>> start EXTRACTED ENTRIES

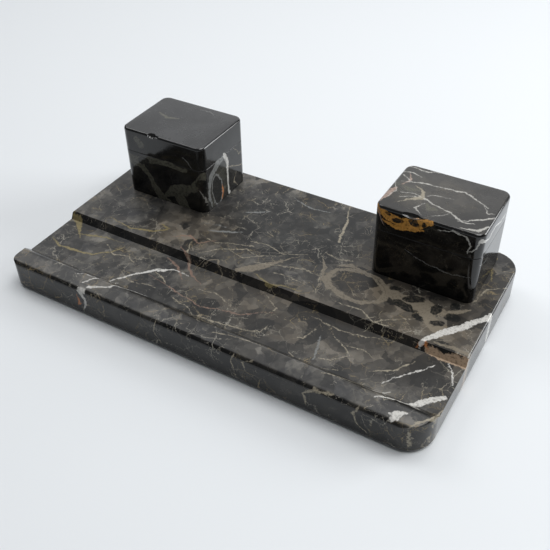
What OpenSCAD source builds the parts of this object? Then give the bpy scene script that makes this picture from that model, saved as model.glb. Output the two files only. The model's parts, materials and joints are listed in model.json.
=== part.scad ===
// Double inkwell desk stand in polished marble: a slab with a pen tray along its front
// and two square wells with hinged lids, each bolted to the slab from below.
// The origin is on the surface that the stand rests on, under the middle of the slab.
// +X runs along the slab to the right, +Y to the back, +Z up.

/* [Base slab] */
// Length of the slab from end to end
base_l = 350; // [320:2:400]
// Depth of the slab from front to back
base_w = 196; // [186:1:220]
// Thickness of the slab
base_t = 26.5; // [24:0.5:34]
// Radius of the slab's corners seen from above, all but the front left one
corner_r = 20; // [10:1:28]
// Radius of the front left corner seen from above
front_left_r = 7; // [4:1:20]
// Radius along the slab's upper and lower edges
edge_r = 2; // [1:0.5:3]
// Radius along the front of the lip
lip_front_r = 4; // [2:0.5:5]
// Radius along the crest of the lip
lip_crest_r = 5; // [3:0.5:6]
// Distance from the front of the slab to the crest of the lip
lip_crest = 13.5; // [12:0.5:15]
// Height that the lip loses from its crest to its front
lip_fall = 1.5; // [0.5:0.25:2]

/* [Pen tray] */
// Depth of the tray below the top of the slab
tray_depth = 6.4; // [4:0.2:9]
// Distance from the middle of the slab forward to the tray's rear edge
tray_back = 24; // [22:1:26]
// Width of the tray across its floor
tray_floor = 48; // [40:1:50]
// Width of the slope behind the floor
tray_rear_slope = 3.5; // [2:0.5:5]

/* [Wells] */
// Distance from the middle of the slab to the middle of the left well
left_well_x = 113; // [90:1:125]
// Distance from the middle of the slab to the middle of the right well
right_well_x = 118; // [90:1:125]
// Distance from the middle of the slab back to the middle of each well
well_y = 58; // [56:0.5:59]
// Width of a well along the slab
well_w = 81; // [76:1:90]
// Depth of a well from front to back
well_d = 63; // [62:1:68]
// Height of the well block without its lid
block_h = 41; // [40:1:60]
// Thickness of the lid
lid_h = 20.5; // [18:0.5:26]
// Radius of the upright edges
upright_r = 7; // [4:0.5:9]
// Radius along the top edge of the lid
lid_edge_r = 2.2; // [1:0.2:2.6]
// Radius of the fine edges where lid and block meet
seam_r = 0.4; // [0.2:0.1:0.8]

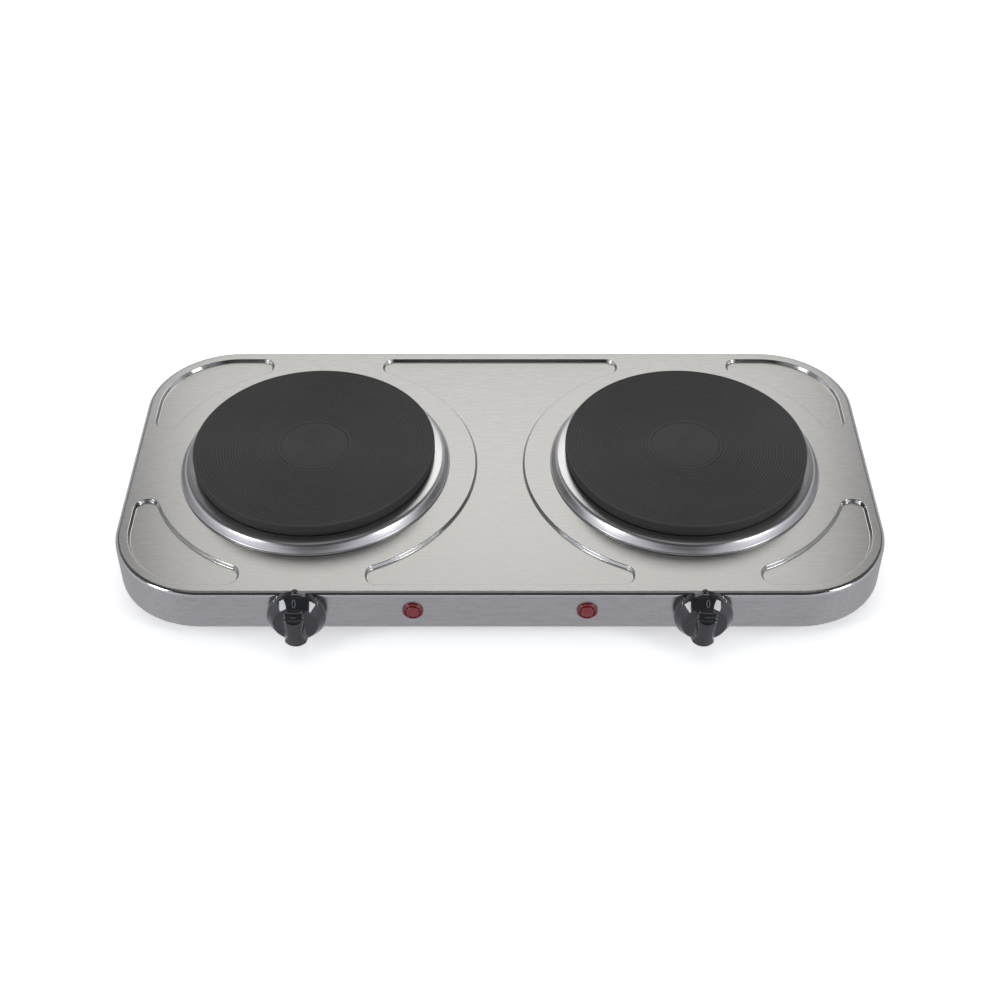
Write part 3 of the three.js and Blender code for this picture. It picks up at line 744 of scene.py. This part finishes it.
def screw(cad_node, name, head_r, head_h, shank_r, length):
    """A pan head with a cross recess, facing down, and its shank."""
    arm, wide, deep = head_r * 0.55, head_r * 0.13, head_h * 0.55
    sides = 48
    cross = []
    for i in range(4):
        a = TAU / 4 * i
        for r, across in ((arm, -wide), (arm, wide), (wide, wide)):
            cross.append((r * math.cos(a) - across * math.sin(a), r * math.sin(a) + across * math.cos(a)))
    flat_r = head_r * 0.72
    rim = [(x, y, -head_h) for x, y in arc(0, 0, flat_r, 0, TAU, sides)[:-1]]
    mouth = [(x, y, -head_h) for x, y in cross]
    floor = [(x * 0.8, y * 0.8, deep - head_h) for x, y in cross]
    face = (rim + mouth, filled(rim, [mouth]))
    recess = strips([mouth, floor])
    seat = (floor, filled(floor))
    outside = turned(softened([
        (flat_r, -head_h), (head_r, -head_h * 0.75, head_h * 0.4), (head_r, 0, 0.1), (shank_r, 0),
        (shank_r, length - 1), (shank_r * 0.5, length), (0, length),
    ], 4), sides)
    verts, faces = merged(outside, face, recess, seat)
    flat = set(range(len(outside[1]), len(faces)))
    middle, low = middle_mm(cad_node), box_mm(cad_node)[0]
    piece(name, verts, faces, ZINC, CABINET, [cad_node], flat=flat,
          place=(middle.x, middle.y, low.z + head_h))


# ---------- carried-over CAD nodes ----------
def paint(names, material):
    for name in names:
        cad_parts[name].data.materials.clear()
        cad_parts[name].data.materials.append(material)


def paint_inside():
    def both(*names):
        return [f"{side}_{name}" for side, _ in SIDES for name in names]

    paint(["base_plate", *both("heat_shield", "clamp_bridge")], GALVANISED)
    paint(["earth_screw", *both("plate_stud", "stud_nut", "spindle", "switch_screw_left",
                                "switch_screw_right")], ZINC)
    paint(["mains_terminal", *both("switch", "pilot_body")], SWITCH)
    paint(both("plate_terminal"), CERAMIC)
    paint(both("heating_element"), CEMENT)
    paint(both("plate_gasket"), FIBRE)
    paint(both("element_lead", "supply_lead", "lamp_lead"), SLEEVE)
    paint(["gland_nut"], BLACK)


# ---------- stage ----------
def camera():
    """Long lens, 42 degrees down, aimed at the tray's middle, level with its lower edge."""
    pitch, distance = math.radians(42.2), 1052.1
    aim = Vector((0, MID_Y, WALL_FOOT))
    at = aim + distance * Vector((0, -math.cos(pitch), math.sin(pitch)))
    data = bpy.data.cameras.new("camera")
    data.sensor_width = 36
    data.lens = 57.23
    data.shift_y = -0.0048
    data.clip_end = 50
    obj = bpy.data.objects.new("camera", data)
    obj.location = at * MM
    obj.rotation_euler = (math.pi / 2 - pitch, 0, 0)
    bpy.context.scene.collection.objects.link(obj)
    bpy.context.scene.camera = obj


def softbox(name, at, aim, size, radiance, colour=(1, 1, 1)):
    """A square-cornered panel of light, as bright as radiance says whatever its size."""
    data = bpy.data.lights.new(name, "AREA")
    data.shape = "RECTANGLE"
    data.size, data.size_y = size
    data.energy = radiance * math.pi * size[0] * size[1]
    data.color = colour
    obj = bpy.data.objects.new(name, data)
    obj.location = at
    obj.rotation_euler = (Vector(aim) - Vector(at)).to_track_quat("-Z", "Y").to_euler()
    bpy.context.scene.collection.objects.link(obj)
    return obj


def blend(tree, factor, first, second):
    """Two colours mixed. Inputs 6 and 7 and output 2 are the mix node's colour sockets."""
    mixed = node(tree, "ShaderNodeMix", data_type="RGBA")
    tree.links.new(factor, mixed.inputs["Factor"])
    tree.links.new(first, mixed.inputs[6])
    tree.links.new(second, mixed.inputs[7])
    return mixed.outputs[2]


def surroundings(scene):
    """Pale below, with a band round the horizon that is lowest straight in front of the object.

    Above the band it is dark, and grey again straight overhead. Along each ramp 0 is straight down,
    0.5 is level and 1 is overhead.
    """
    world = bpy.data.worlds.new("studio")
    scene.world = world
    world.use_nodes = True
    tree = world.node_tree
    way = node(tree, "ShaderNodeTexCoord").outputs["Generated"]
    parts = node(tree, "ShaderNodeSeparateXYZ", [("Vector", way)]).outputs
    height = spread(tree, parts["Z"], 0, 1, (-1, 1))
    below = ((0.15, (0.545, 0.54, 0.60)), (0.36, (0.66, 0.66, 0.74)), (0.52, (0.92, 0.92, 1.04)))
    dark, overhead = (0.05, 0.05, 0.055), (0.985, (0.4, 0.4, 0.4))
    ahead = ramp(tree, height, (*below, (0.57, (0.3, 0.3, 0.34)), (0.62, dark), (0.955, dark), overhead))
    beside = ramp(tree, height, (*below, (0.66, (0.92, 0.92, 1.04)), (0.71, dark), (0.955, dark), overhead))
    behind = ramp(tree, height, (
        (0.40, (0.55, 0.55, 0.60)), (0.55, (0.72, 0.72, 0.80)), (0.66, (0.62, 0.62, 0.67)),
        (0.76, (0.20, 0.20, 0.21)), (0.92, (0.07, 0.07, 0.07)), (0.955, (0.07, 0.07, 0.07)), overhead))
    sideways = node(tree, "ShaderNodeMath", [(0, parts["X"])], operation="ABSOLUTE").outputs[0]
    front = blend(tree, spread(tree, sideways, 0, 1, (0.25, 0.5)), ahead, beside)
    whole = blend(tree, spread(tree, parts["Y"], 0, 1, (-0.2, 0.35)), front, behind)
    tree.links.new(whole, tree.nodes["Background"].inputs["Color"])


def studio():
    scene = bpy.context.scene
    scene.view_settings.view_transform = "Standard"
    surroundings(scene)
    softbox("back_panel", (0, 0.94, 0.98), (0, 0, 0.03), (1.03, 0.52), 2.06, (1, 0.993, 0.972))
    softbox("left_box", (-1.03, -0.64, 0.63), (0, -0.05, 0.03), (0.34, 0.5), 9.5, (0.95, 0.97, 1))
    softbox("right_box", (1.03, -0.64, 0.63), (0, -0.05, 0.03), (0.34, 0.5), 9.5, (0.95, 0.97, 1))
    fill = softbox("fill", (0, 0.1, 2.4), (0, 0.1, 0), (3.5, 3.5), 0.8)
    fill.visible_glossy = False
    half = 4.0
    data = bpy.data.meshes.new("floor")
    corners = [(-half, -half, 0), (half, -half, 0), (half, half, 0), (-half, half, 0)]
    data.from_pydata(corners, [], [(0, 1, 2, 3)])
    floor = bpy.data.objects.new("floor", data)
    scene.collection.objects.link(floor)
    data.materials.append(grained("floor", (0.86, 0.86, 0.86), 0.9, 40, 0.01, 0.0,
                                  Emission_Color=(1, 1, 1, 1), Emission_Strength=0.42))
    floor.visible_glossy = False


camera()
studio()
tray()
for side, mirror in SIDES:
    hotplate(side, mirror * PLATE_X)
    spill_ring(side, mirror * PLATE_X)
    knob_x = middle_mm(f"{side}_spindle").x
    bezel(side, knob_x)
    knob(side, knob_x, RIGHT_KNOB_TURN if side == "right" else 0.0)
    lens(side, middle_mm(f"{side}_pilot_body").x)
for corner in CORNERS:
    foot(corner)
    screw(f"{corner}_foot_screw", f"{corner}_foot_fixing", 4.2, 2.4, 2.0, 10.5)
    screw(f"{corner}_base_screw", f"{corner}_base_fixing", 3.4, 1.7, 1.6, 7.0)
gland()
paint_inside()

>> end EXTRACTED ENTRIES

Give again, word for word, only the lines running from the line with "Write part 3" through the line with "name in names]"; include both of those lines.

▶ **FULL SOLUTION**
Write part 3 of the three.js and Blender code for this picture. It picks up at line 744 of scene.py. This part finishes it.
def screw(cad_node, name, head_r, head_h, shank_r, length):
    """A pan head with a cross recess, facing down, and its shank."""
    arm, wide, deep = head_r * 0.55, head_r * 0.13, head_h * 0.55
    sides = 48
    cross = []
    for i in range(4):
        a = TAU / 4 * i
        for r, across in ((arm, -wide), (arm, wide), (wide, wide)):
            cross.append((r * math.cos(a) - across * math.sin(a), r * math.sin(a) + across * math.cos(a)))
    flat_r = head_r * 0.72
    rim = [(x, y, -head_h) for x, y in arc(0, 0, flat_r, 0, TAU, sides)[:-1]]
    mouth = [(x, y, -head_h) for x, y in cross]
    floor = [(x * 0.8, y * 0.8, deep - head_h) for x, y in cross]
    face = (rim + mouth, filled(rim, [mouth]))
    recess = strips([mouth, floor])
    seat = (floor, filled(floor))
    outside = turned(softened([
        (flat_r, -head_h), (head_r, -head_h * 0.75, head_h * 0.4), (head_r, 0, 0.1), (shank_r, 0),
        (shank_r, length - 1), (shank_r * 0.5, length), (0, length),
    ], 4), sides)
    verts, faces = merged(outside, face, recess, seat)
    flat = set(range(len(outside[1]), len(faces)))
    middle, low = middle_mm(cad_node), box_mm(cad_node)[0]
    piece(name, verts, faces, ZINC, CABINET, [cad_node], flat=flat,
          place=(middle.x, middle.y, low.z + head_h))


# ---------- carried-over CAD nodes ----------
def paint(names, material):
    for name in names:
        cad_parts[name].data.materials.clear()
        cad_parts[name].data.materials.append(material)


def paint_inside():
    def both(*names):
        return [f"{side}_{name}" for side, _ in SIDES for name in names]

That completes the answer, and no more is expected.